The record setting began in early July when fines were imposed on British Airways and Marriott International for non-compliance with the European Union’s (EU) General Data Protection Regulation (GDPR) data privacy requirements following breaches reported in 2018.
That record didn’t hold for long. This week, credit reporting giant Equifax felt the wrath of state and federal investigators. Following probes into its massive 2017 data breach — which resulted in the compromise of personal information, including Social Security numbers, of 143 million Americans — Equifax agreed to pay up to $700 million in fines and reparations. That’s almost three times the fine imposed by GDPR regulators on Marriott and British Airways combined.
Nearly two thirds of breaches follow the Equifax pattern
Perhaps the biggest takeaway from the Equifax breach is that it could have been mitigated. Hackers are increasingly sophisticated, but they also prey on sitting targets who fail to maintain proper security hygiene and the most elementary security protections. As Wired magazine reports, a known vulnerability in the company’s Apache Struts web application software proved to be an easy exploit for hackers. While a fix had been available for months, Equifax had not yet patched its systems, which is all too common for organizations (as BitSight has observed recently with organizations failing to address the BlueKeep vulnerability, for example).
Security remains a critical business oversight
Equifax is certainly not alone in patching speed. Today 60% of companies are breached as a result of an unpatched vulnerability.
Vulnerabilities aside, what unites these breaches is that no one is paying attention to the strategic risk that a company’s security posture poses. This is particularly true of the C-suite and boardroom where security is often overlooked until a breach occurs. Then, when words like “inept” and “negligent” are uttered, executives begin to take notice because they understand the impact upon their organizations’ reputations and credibilities.
But if businesses won’t regulate themselves, governments and policy makers are happy to step in. That’s why Europe has GDPR and U.S. states like California and Ohio are following suit with their own data privacy laws. Meanwhile, The Washington Post reported that federal U.S. policy makers are increasingly questioning whether “only through tough, new federal laws would Equifax and other companies truly improve their digital defenses.”
The table stakes are high
Understanding the risk and exposure your company faces must be at the forefront of strategic discussions and planning. The challenge for many organizations is that they lack visibility into the true nature of risk – in their own operations, across their third-party vendors and supply chains, and even M&A targets. How do you remediate a risk you can’t see?

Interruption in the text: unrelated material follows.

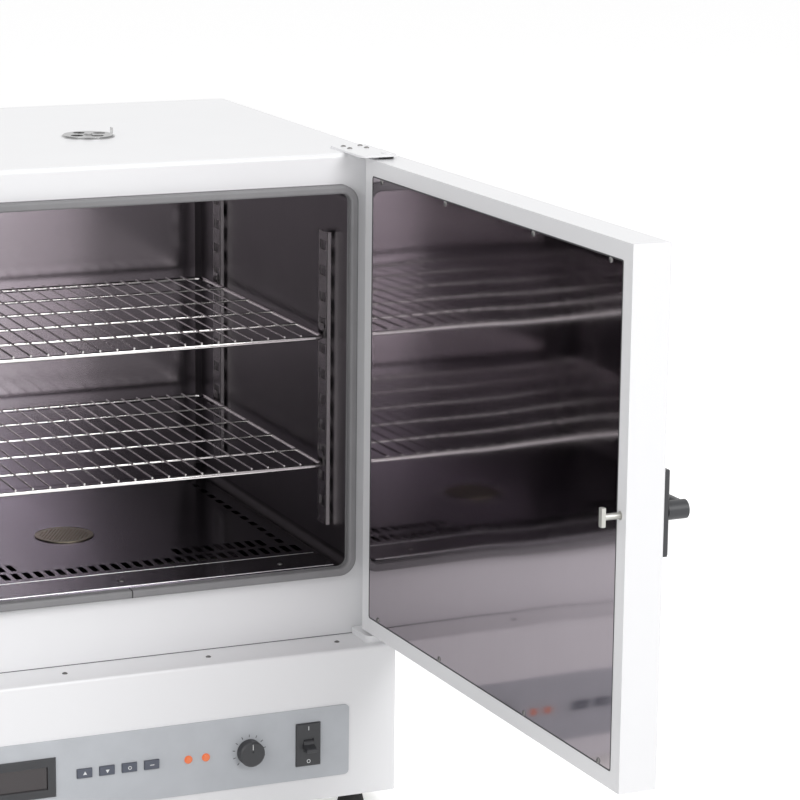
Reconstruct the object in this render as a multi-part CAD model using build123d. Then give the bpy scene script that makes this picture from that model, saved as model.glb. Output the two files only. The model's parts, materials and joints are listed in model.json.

As the costs of cyberattacks skyrocket, traditional manual risk assessments are falling short. A better approach would be to implement a data-driven and dynamic measurement of your organization’s cybersecurity performance using tools like security ratings.
Security ratings automatically monitor the security status of your organization, third-party vendors and suppliers, and even acquisition targets for vulnerabilities and risk vectors on a continuous and global basis. With insight into security liabilities, risky user behavior, security diligence such as patching cadence, and even compromised systems, you can take the right steps towards reducing risk.
Now’s the time to proactively identify, quantify, and manage cybersecurity risk throughout your ecosystem. As GDPR and now Equifax’s record-breaking fine show, if you’re not staying on top of the rising cybersecurity table stakes, law makers and regulators may try to kick you off the table.